The term RADAR, which has been in use since the 1940s, is an acronym formed from the term RAdio Detection And Ranging. Environment Canada's RADAR network of 31 sites covers 98% of the most populated areas in Canada. Their primary purpose is the early detection of developing precipitation, thunderstorms and high impact weather. The radar has a range of 250 km around the site.
To learn more about Environment Canada's RADAR network visit http://www.msc-smc.ec.gc.ca/projects/nrp/index_e.cfm
Weather RADAR systems generally use a parabolic antenna much like a searchlight revealing objects caught in its beam. From the transmitter, a narrow beam sweeps the sky as the antenna slowly rotates while pointing at different elevation angles above the horizon. When the energy emitted by the RADAR antenna strikes particles of precipitation, such as drops of water, snowflakes, ice pellets or hail, it is reflected with intensity proportional to the number and size of the particles.
There are three scales of RADAR image views on this web site.
1. National View
This view provides at a glance, the latest composite picture of where precipitation is occurring in Environment Canada's RADAR network.
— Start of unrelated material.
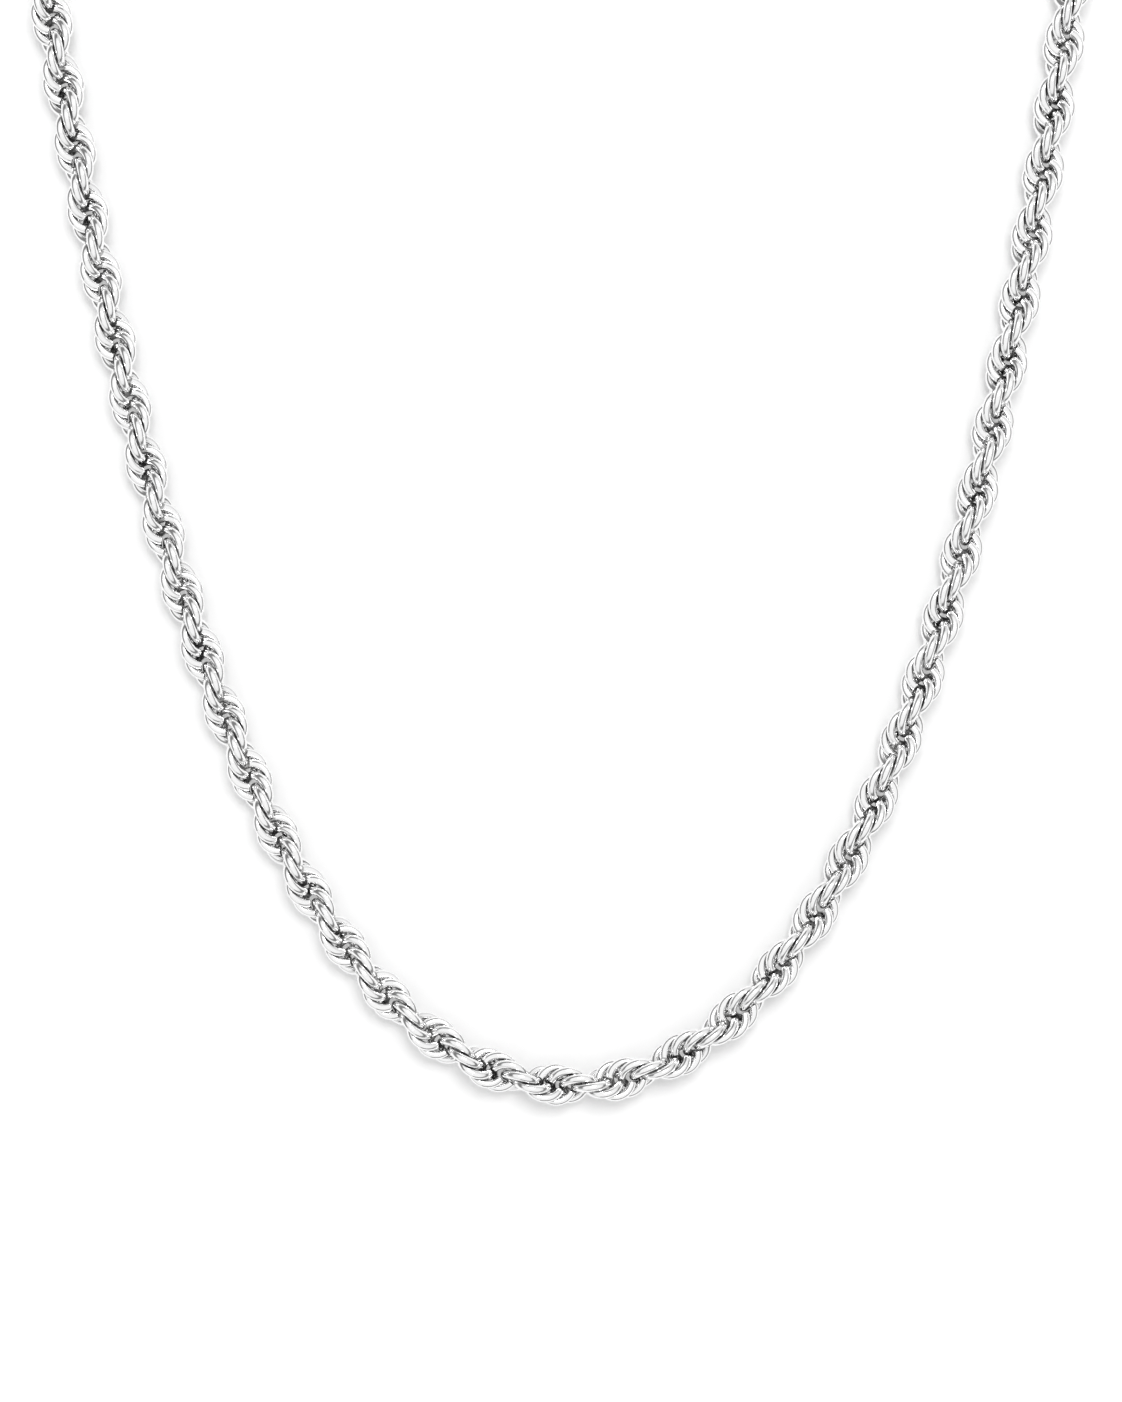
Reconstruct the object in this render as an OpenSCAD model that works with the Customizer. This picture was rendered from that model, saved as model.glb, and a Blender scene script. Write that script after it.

The picture is interactive and can be used to define your selection for a specific area. Clicking on a province leads you to a Regional view for that area. From the national composite picture you can also refine your selection to the local view of the RADAR data for a specific geographic region by selecting an area near one of the black dots which represent local radar sites.
2. Regional View
This view gives you a look at large scale precipitation patterns. The picture is interactive and can be used to select a more specific area. You can view the actual RADAR data for a specific geographic region by selecting an area near one of the black dots representing local radar sites.
3. Local View
This is your local view of precipitation detected within the coverage of the local radar site.
The RADAR images can be broken down into 3 main sections.
How you can use the playback controls. The following is an explanation of the common playback controls for the different views of the radar images.
The first picture loaded in your browser at any level of view is the latest image available. Any playback button which can produce an action will be in blue and clickable, while the buttons which can not produce an action will be in grey and disabled. The functionality of the buttons is determined by the position of the viewed image and the total number of images in the series.
The displayed image will be, by default, the latest one available in a series of 7 or 10 images. The time interval between images is either 10 or 20 minutes. To animate the series of images, you first need to click the "Play" button in the playback controls above. The animation of the images will stop after 5 minutes of uninterrupted play. Re-selecting the play button will re-activate the animation. In addition, you can select the images individually.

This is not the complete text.